Patricia Vieira:

The problem with most arguments in the debate about reading is that they posit literature as an instrument used to achieve a certain goal: either the good of the individual (it is good for you) or the good of society (it makes you good). Leaving aside the issue of deciding whether what makes you good is not, ultimately, good for you, a more fundamental question arises: why does literature need to be defended at all?

The anxiety to justify literature is symptomatic of our age, when all activities should have an easily identifiable objective. The difficulty with literature, as well as with music or the fine arts, is that it has no recognisable purpose or, in Immanuel Kant’s elegant formulation, it embodies “purposiveness without purpose”. Reading certainly has myriad effects, but it is difficult to pinpoint exactly how it influences each person and harder still to translate this impact in terms of quantifiable gains.
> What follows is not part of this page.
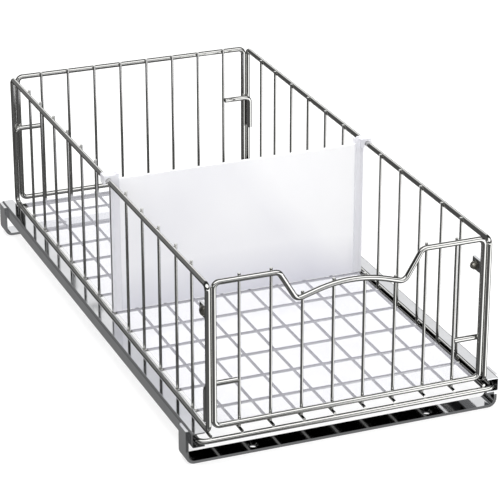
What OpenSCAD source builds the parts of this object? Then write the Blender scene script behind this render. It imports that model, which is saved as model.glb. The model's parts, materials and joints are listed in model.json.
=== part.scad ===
// Pull-out wire basket for a kitchen base cabinet.
// A chromed basket slides forward (-Y) on a runner loop inside two C-channel
// rails, which two flat straps hold to the cabinet floor. X is across the
// cabinet, Y goes back into it, Z is up. The origin is the middle of the
// footprint, on the cabinet floor.

/* [Basket] */
// Width between the centre lines of the two side panels
basket_w = 244; // [200:1:420]
// Length between the centre lines of the side panels' end wires
basket_l = 524; // [440:1:600]
// Height between the bottom and top wires of the side panels
basket_h = 126.5; // [100:0.5:180]
// How far the end panels' bottom wires stand above those of the side panels
end_rise = 3.6; // [0.5:0.1:6]
// How far their top wires stand above those of the side panels
end_top_rise = 1.7; // [0:0.1:3]
// Bend radius of the panels' corners, on the wire's centre line
corner_r = 5; // [4:0.5:12]
// How far the front and rear panels stand inside the side panels' end wires
end_inset = 0.3; // [0.2:0.1:1]
// Gap between an end panel's upright edge and the side panel beside it
panel_gap = 0.2; // [0.1:0.1:0.5]

/* [Wire] */
// Diameter of the heavy frame wire
frame_d = 4.7; // [4:0.1:6]
// Diameter of the thin filler wire
filler_d = 2.5; // [2:0.1:3.2]
// How far two welded wires melt into each other
weld_sink = 0.1; // [0.05:0.05:0.2]
// Height of the uprights' tips above the top wire's centre line
tip_rise = 3; // [2.5:0.1:5]

/* [Mesh] */
// Number of floor wires that run from front to rear
long_count = 10; // [6:1:14]
// How far the outermost of them lie inside the side panels' centre lines
long_inset = 0.9; // [0:0.1:1.5]
// How far their ends reach past the side panels' end wires
long_reach = 2.8; // [0.5:0.1:4]
// Number of floor wires that run across, each with an upright at both ends
cross_count = 12; // [8:1:16]
// Distance from the front end of the basket to the first cross wire
cross_front_gap = 39.5; // [25:0.5:60]
// Distance from the last cross wire to the rear end of the basket
cross_rear_gap = 39.8; // [25:0.1:60]
// How far the uprights nearest the ends stand inside the outermost cross wires
end_upright_in = 4.7; // [3:0.1:8]

/* [Front opening] */
// Half width of the dip in the front panel's top wire, at the shoulders
dip_half_w = 62.2; // [54:0.1:66]
// Half width of the dip at its two low points
dip_low_half_w = 46.8; // [42:0.1:50]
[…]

Literature breaks the continuum of the everyday and makes us stop and think. The linguistic experimentation that is the hallmark of the literary estranges us from the most commonplace of tools, our language, while the fictional elements of novels, plays and poems offer us a glimpse into a reality that is not our own.

Several months ago, there was some article making the rounds that claimed some sort of proof for the idea that reading fiction made you a better person. I think it was Arts & Letters Daily that pithily remarked how, if that were true, English departments should then be oases of enlightened, saintly behavior. That’s probably all the refutation it needs, but I’ll add a pair of pennies: it’s a progressivist delusion that the “bad” parts of humanity can be surgically excised, or selectively bred out of existence. Reading widely may increase the breadth and depth of one’s understanding of human experience, but the basic elements of that experience will still include all the things moralists call vices or sins. Reading widely may increase the cognitive tools at one’s disposal, without touching the perennial drives which motivate the use of those tools. All the condensed human experience and wisdom in the world won’t eliminate the forks in the road that we all constantly encounter and put us on a direct path to perfection.